From the first line of the data below, repeat each line exactly until you reach the line with "return link(name, made)"; include that line too.

[begin DATA SEGMENT]

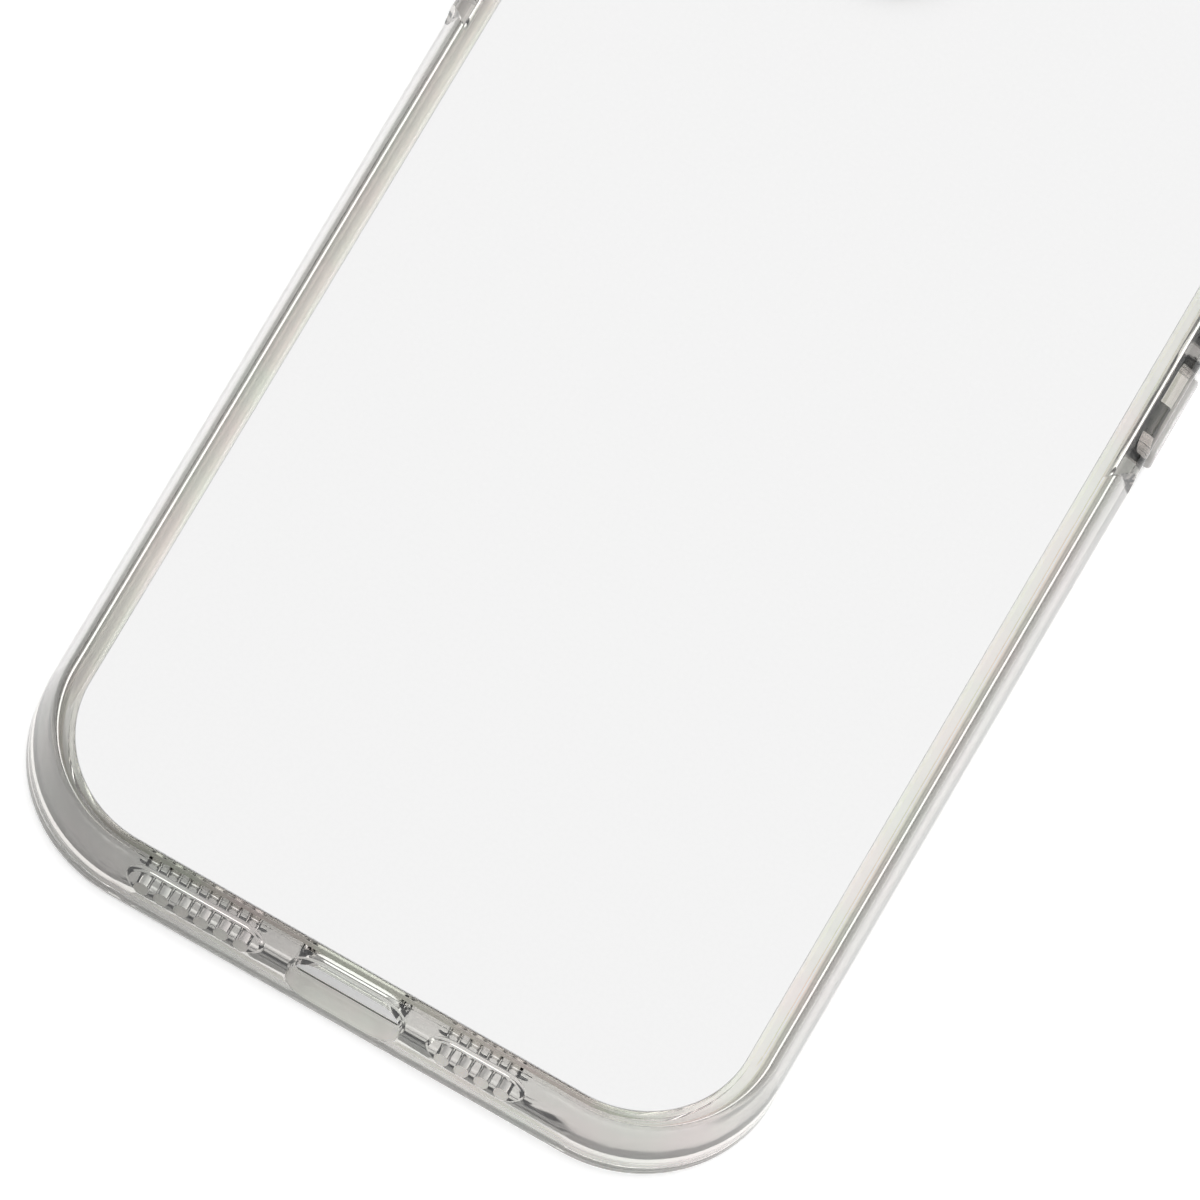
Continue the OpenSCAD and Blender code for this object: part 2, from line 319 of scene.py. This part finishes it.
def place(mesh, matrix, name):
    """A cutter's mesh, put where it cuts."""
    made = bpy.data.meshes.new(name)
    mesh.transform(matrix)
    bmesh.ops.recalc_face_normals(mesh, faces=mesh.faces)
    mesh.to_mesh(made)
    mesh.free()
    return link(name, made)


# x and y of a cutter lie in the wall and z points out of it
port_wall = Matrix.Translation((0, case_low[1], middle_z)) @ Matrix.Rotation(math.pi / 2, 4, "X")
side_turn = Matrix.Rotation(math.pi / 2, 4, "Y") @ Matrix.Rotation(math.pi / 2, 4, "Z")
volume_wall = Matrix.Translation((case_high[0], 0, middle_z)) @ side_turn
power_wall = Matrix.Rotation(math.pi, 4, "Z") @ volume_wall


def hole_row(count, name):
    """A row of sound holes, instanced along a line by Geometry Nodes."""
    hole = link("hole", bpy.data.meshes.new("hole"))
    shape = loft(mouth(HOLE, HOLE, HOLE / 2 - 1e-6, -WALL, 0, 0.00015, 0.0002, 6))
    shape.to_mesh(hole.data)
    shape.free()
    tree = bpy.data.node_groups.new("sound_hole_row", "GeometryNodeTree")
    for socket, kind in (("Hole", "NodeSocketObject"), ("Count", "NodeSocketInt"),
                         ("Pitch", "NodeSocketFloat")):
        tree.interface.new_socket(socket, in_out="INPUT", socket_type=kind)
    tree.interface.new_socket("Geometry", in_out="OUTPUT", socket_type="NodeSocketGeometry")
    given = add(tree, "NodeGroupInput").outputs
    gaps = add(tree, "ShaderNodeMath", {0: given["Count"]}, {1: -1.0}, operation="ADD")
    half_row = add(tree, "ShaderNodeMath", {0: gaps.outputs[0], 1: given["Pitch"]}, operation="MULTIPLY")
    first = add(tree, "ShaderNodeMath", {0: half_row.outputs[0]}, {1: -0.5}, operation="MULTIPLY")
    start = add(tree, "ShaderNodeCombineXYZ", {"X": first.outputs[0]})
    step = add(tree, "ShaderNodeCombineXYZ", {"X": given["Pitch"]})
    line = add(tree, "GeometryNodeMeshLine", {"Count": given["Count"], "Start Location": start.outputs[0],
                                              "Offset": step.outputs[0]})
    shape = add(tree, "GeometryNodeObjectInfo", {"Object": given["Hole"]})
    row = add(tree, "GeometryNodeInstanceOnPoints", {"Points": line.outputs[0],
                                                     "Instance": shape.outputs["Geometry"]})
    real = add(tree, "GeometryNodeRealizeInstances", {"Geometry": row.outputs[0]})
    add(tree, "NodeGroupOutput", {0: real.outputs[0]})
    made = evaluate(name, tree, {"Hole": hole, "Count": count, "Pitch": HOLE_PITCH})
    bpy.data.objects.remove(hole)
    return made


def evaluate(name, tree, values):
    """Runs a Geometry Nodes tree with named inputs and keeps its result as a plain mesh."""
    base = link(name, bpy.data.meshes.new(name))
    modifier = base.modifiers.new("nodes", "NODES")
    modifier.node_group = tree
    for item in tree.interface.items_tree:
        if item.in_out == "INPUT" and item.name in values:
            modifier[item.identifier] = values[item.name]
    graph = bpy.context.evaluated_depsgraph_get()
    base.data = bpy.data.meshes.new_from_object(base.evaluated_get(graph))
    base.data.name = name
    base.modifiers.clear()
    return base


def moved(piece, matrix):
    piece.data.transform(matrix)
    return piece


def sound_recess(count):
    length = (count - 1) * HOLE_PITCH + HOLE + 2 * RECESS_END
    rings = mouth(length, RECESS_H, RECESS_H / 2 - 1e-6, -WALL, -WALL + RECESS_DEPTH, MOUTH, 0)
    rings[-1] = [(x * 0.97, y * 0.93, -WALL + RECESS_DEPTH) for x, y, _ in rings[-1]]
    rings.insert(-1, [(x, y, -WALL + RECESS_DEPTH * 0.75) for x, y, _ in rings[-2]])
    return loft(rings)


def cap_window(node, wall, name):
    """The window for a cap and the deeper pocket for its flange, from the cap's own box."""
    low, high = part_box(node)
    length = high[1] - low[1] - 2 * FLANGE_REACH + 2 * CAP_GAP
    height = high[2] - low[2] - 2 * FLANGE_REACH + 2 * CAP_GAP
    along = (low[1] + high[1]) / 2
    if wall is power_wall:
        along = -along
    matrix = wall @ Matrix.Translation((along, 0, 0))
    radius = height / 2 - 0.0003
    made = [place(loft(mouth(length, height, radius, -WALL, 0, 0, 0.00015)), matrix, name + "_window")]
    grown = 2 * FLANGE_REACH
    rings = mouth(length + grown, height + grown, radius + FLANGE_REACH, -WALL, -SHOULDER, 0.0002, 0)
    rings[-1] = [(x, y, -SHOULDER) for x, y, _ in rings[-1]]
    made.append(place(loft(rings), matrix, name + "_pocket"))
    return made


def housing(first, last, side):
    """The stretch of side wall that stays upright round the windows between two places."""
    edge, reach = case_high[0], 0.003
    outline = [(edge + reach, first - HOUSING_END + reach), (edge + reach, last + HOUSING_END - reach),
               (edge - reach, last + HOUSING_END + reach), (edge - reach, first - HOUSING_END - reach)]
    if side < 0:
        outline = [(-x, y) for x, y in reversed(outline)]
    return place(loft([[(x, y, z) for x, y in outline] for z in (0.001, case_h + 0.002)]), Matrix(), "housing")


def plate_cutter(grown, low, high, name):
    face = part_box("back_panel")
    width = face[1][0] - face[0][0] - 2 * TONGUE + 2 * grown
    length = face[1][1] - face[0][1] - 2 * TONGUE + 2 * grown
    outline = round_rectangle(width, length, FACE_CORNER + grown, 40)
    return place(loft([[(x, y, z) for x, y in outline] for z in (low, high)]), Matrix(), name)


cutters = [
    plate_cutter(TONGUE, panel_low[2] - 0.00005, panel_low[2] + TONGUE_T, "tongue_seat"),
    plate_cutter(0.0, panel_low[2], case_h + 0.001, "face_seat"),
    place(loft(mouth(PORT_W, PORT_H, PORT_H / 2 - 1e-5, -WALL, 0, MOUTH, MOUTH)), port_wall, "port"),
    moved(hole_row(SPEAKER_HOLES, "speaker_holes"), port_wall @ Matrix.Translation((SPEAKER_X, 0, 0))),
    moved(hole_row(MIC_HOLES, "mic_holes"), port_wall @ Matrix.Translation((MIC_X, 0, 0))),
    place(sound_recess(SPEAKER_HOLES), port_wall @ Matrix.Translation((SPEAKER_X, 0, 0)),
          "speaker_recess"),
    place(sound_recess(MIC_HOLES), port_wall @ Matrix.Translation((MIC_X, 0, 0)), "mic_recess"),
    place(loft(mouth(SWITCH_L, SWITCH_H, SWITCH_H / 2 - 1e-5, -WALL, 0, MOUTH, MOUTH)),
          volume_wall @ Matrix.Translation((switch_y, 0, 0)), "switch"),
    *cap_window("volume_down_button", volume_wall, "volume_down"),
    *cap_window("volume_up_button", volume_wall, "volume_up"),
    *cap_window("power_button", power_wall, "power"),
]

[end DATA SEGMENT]

RESULT FOR THIS EXERCISE:
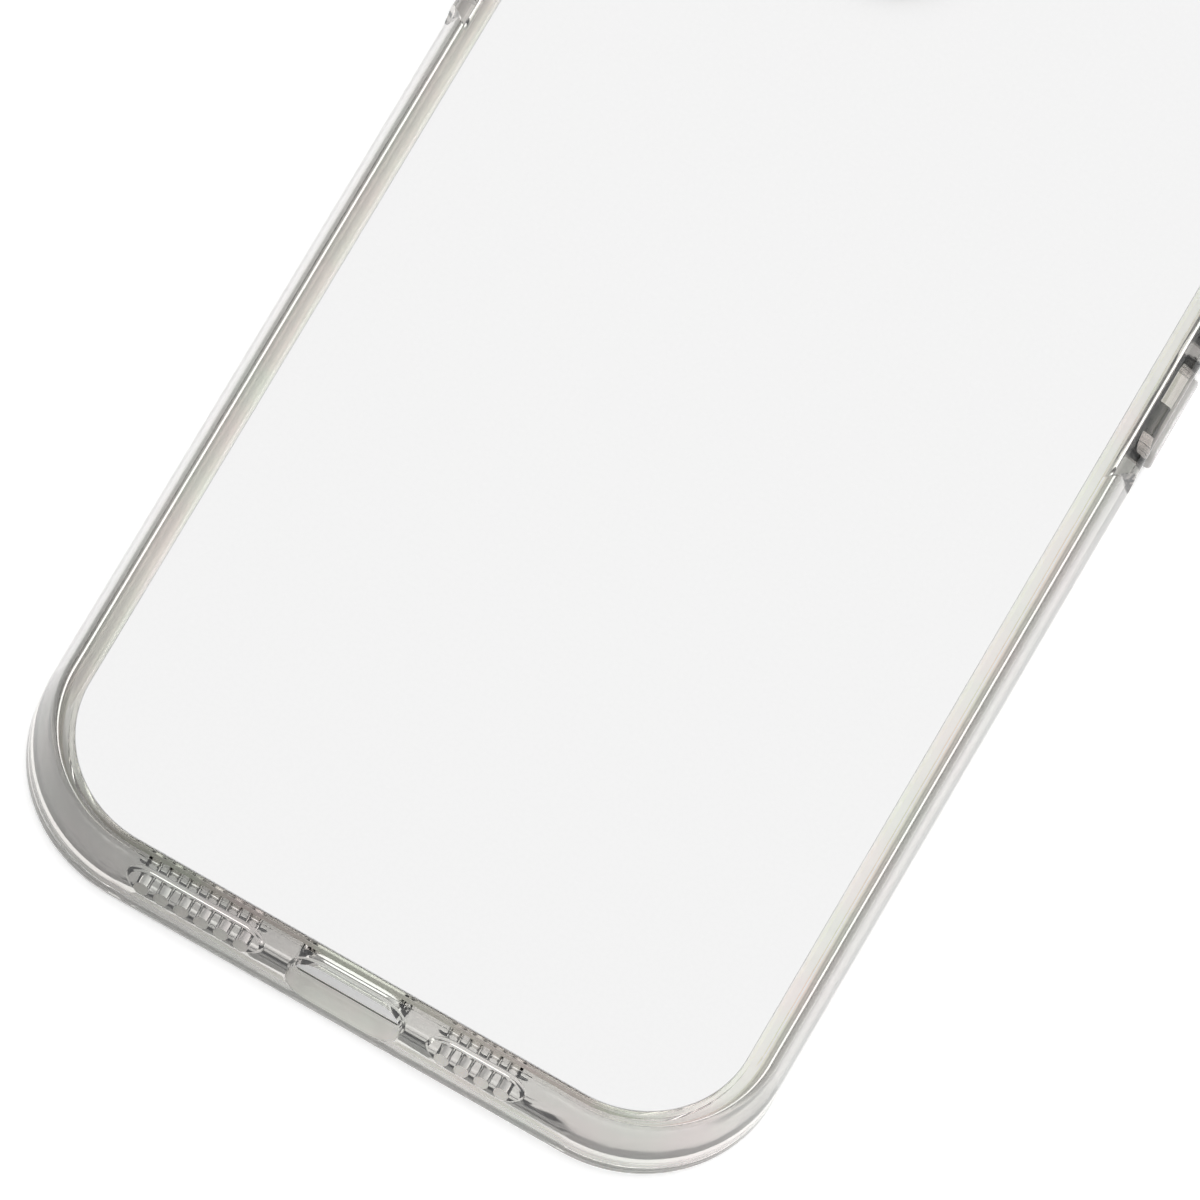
Continue the OpenSCAD and Blender code for this object: part 2, from line 319 of scene.py. This part finishes it.
def place(mesh, matrix, name):
    """A cutter's mesh, put where it cuts."""
    made = bpy.data.meshes.new(name)
    mesh.transform(matrix)
    bmesh.ops.recalc_face_normals(mesh, faces=mesh.faces)
    mesh.to_mesh(made)
    mesh.free()
    return link(name, made)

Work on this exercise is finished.